Multi-level marketing puts a slightly different twist on that idea. Also known as MLM or network marketing, multi-level marketing is a sales system in which independent salespeople or distributors sell consumer products supplied by a specific company. Distributors get paid based on what they sell, and are encouraged to build their own sales force by recruiting, training, and supplying others to sell products, thereby earning a percentage of those sales. Done right, it's perfectly legal; done wrong, it's an illegal Ponzi scheme.
Selling Products vs. Selling Salespeople
As The Balance points out, it's not always easy to distinguish between MLM and a pyramid scheme, as both have a similar sales structure, which in turn looks just like a traditional sales company, at least on the surface: "Almost every large sales organization in the world has that. Salespeople get commission and sales managers get overrides or bonuses on top of that, and sales directors on top of that, and VPs on top of that."

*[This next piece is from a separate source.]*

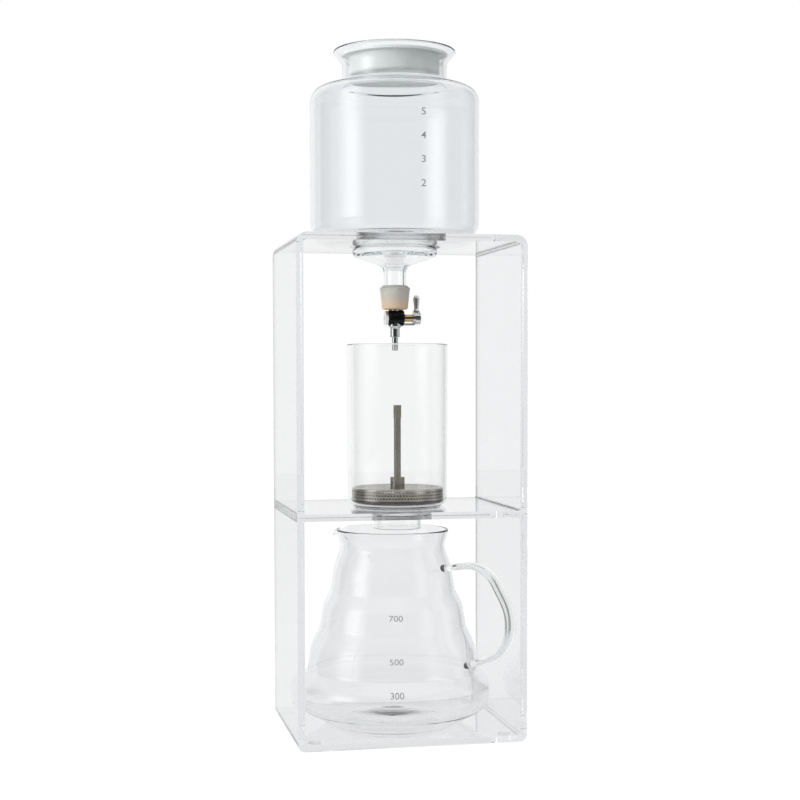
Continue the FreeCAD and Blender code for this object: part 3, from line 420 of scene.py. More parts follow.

The major difference between MLM and a traditional pyramid or Ponzi scheme is having an actual product for sale. If you're handing over actual products to actual customers, even if you're trying to recruit some of those customers to be your salespeople, you're likely on the right side of the law. Pyramid schemes, on the other hand, sell the right to recruit others, with participants recouping their investment in products by in turn recruiting potential investors, rather than selling a product or service.
Multi-level marketing is legal as long as it complies with disclosure laws and, as we noted above, provides customers with an actual product in exchange for their money. But people trying to make some easy money or break into the sales or business ownership world should be wary. The Better Business Bureau warns against any opportunity that promises high earnings with little time or effort, requires you to purchase a large amount of inventory to begin, and offers no guarantee that unsold products can be bought back, and requests for payment in cash, wire transfer, or money order for the initial investment.
MLM can be a way to make a quick buck, but it can also quickly get you into legal and financial trouble.